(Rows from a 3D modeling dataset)
□ □ □ □
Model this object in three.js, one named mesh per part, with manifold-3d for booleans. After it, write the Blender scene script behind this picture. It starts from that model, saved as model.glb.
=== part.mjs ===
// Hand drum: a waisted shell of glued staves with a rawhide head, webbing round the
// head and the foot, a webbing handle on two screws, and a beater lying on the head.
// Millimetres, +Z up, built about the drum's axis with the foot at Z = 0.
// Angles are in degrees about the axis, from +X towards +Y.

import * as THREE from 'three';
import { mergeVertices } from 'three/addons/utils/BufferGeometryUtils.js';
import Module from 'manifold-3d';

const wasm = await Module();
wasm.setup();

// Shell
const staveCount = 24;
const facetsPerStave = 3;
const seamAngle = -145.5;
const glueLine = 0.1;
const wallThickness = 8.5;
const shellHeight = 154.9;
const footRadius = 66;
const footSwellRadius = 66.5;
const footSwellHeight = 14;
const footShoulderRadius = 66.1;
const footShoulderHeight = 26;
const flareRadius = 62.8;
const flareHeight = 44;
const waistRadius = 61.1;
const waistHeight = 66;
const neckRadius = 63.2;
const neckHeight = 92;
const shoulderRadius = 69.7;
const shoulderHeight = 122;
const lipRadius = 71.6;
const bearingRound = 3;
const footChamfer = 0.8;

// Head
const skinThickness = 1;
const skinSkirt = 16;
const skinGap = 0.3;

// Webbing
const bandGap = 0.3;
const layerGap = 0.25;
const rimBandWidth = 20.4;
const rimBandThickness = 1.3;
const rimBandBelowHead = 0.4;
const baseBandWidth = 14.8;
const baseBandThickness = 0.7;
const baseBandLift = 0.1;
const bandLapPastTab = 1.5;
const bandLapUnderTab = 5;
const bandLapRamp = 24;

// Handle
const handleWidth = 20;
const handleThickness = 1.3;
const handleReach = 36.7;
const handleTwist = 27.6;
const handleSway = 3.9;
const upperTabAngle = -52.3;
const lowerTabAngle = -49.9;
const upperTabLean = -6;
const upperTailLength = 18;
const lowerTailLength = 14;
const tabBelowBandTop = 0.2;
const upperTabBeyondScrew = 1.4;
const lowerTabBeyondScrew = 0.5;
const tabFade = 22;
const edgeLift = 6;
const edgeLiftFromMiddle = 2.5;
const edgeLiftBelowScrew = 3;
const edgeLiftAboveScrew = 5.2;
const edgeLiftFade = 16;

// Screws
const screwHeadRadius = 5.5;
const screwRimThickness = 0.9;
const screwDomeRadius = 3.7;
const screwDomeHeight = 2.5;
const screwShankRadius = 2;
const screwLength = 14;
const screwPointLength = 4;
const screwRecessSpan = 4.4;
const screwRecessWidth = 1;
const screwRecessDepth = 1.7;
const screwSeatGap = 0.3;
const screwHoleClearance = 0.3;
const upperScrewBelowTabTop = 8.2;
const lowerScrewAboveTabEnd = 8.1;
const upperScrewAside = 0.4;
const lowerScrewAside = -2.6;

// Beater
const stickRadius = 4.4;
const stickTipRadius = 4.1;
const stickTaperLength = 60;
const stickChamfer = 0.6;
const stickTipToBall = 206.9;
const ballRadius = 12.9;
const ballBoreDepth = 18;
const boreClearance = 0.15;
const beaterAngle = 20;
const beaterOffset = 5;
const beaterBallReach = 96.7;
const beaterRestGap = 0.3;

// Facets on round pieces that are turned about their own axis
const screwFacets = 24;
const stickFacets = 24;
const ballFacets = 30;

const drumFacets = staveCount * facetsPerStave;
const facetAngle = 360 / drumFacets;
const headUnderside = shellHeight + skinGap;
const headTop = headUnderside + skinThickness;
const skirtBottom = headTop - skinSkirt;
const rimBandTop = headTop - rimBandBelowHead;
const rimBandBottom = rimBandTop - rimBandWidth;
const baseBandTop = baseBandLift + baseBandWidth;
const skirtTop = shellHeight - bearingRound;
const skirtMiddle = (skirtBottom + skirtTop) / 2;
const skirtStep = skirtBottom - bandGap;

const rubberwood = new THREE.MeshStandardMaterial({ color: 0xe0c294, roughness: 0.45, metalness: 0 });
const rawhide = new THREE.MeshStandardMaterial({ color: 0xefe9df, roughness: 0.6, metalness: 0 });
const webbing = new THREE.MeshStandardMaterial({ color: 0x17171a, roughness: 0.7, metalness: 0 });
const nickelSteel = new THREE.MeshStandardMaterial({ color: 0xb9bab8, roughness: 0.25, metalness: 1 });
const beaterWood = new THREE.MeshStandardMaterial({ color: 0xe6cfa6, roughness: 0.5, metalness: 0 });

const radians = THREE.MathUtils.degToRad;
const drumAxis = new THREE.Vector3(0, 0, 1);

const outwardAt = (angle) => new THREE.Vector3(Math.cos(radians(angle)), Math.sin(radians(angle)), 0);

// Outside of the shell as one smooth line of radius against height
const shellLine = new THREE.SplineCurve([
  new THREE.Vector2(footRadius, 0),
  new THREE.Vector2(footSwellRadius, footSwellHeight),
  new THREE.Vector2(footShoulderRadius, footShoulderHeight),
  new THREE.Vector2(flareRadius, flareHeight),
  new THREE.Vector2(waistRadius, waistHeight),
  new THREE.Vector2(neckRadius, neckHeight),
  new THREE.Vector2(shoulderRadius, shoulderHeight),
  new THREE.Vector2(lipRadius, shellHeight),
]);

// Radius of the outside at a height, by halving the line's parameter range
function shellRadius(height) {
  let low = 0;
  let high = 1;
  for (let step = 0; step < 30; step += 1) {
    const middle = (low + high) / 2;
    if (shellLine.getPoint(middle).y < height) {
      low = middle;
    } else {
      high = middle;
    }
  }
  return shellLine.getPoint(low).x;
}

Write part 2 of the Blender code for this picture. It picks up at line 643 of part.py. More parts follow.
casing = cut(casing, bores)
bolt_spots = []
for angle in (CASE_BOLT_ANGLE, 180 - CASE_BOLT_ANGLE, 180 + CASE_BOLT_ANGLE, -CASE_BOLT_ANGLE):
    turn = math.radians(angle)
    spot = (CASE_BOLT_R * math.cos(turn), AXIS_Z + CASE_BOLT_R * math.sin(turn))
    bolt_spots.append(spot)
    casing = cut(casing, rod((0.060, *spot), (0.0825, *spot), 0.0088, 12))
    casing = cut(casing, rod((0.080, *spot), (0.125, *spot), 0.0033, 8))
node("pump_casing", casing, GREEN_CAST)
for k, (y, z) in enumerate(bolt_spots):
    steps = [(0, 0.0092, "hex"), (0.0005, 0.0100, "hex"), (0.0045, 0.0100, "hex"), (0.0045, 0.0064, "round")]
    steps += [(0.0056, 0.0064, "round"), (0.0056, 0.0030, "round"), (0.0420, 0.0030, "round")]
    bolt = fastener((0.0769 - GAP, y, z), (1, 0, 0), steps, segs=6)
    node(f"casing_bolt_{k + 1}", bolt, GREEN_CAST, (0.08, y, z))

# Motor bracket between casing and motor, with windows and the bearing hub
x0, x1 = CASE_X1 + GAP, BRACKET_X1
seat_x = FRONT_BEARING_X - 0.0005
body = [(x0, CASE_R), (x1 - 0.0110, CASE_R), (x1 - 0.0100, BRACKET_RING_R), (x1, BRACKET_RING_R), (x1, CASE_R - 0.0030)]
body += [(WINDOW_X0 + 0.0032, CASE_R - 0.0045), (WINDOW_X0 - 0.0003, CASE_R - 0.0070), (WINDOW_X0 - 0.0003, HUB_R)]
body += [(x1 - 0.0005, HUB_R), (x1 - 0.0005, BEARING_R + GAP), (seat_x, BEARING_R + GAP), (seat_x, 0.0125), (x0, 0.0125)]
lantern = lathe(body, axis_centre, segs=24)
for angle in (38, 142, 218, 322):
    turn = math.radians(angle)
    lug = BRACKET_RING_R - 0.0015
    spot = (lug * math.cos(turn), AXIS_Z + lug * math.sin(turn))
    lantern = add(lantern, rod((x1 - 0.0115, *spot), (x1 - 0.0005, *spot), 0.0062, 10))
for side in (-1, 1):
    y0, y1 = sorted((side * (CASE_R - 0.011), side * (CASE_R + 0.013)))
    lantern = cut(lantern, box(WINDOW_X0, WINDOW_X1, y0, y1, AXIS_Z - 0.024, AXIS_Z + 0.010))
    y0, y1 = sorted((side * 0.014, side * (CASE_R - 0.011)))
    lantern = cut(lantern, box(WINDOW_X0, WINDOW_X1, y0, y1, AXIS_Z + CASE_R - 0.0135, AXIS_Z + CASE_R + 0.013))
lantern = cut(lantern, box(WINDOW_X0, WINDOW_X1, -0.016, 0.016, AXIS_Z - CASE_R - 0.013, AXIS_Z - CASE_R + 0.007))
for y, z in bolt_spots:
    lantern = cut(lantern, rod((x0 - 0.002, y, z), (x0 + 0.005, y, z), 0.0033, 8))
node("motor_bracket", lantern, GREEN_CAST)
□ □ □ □
#### [WHAT YOU NEED TO DO]
Repeat these lines exactly and nothing more: the one containing "Write part 2", the one containing "(0.08, y, z))", and all the lines between.

#### [EXERCISE SOLUTION]
Write part 2 of the Blender code for this picture. It picks up at line 643 of part.py. More parts follow.
casing = cut(casing, bores)
bolt_spots = []
for angle in (CASE_BOLT_ANGLE, 180 - CASE_BOLT_ANGLE, 180 + CASE_BOLT_ANGLE, -CASE_BOLT_ANGLE):
    turn = math.radians(angle)
    spot = (CASE_BOLT_R * math.cos(turn), AXIS_Z + CASE_BOLT_R * math.sin(turn))
    bolt_spots.append(spot)
    casing = cut(casing, rod((0.060, *spot), (0.0825, *spot), 0.0088, 12))
    casing = cut(casing, rod((0.080, *spot), (0.125, *spot), 0.0033, 8))
node("pump_casing", casing, GREEN_CAST)
for k, (y, z) in enumerate(bolt_spots):
    steps = [(0, 0.0092, "hex"), (0.0005, 0.0100, "hex"), (0.0045, 0.0100, "hex"), (0.0045, 0.0064, "round")]
    steps += [(0.0056, 0.0064, "round"), (0.0056, 0.0030, "round"), (0.0420, 0.0030, "round")]
    bolt = fastener((0.0769 - GAP, y, z), (1, 0, 0), steps, segs=6)
    node(f"casing_bolt_{k + 1}", bolt, GREEN_CAST, (0.08, y, z))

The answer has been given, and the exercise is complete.